To make it the household name it was, its parent company, Nigerian Breweries, opened the Aba factory in 1957 to cater for consumers in the eastern part of the country. The advantage of this was that the visibility of the brand was further enhanced by this smart marketing move.
By October 1st 1960, when Nigeria got her independence, Star was eleven years old. But being the first indigenous beer brand, with lots of loyalists in the market, it turned out to be the most visible drink used for the celebration. Since then, Nigerian Breweries has consistently stood by the fact that Star was a Nigerian beer and has since used this to position the brand.
In 1963, the Kaduna factory was opened to cater for consumers in the northern axis of the market. Meanwhile, as all these were going on, competitions were not sleeping. By the 70s, Star had become the premium beer brand and there was the need to checkmate it. Though there were moves by rival brands to check the unbridled growth of the larger brand, it was too late.

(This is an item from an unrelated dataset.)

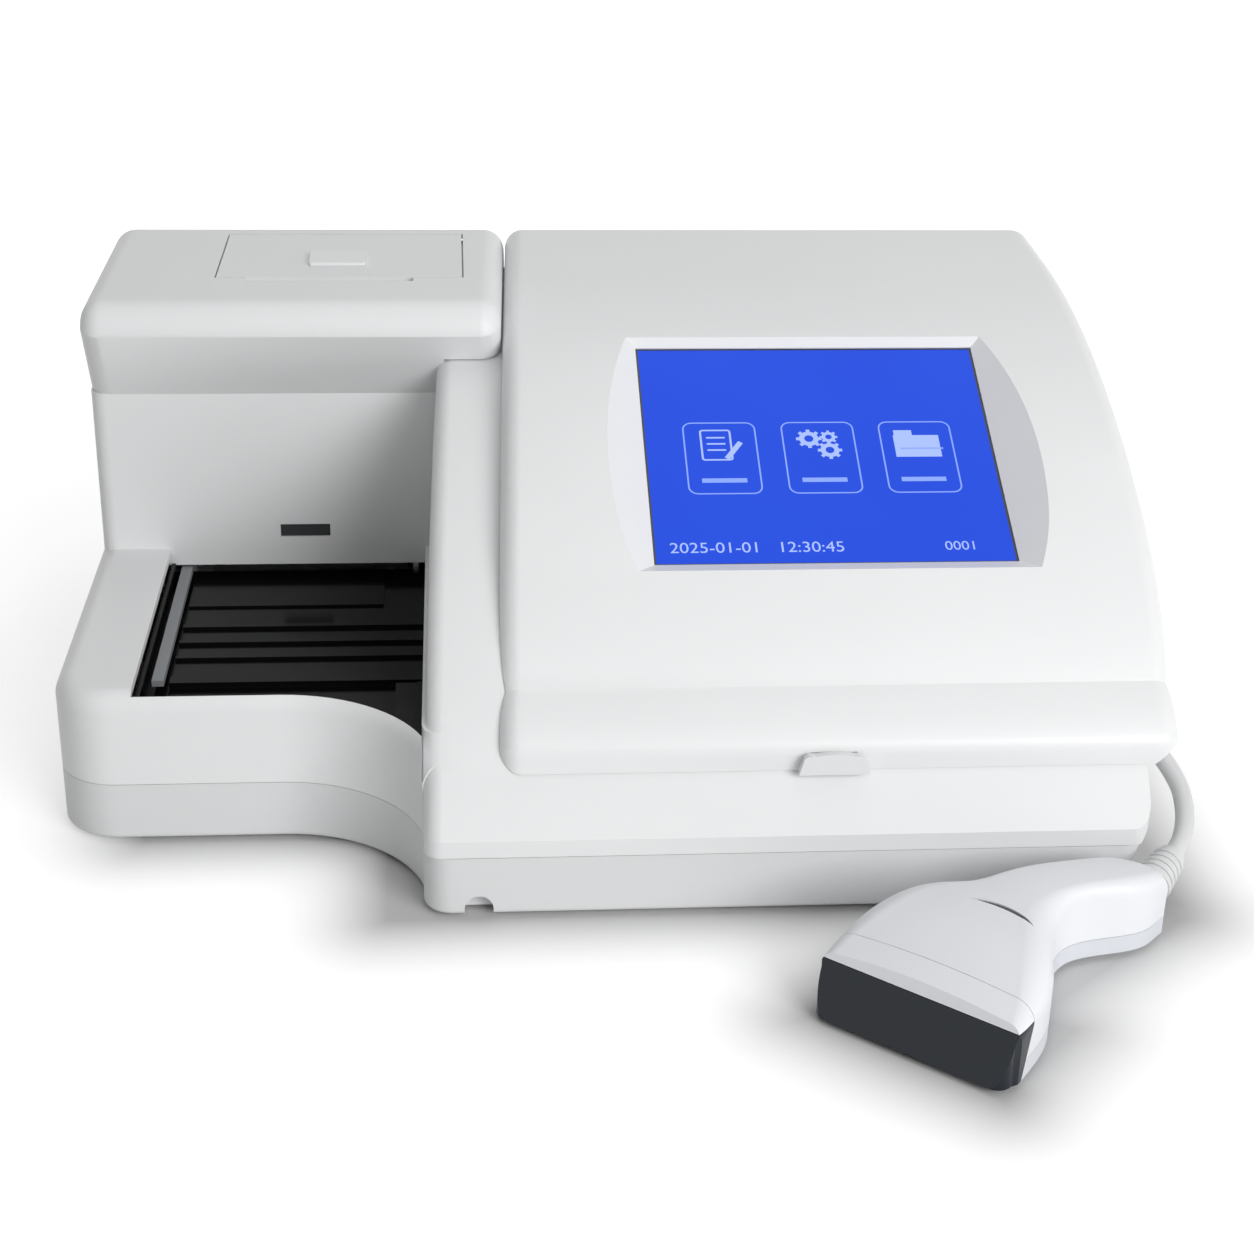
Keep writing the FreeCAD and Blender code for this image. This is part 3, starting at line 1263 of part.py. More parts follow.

In 1982 and thirty-three years after its hitting the market, the success of Star as a brand was so obvious that the Iganmu, Lagos factory could no longer satisfy the demands of the South-west market. There was, therefore, the need to open another factory to meet the demands of this strategic market, hence, the commissioning of the Ibadan factory some twenty-seven years ago.
While the brand has not done everything right since 1949, there is something even its strongest competitors, cannot take away from the brand and its handlers. And it was the fact that it opened doors for many other indigenous brands to take the courage and hit the market.
From 1974 when Gulder was introduced to the market by the same company (ultimately to extend the horizon of NB in the market) to 1989, when Star marked its 40th year in the beer market, there had been over forty beer brands in the market.
And it goes without saying that by that 1989, forty years after the first beer rolled off the conveyor belt of the Iganmu factory, Star had been the market leader for twenty-nine of those forty years. And guess what, as at today, the almost six billion bottles of Star beer had been consumed by Nigerians.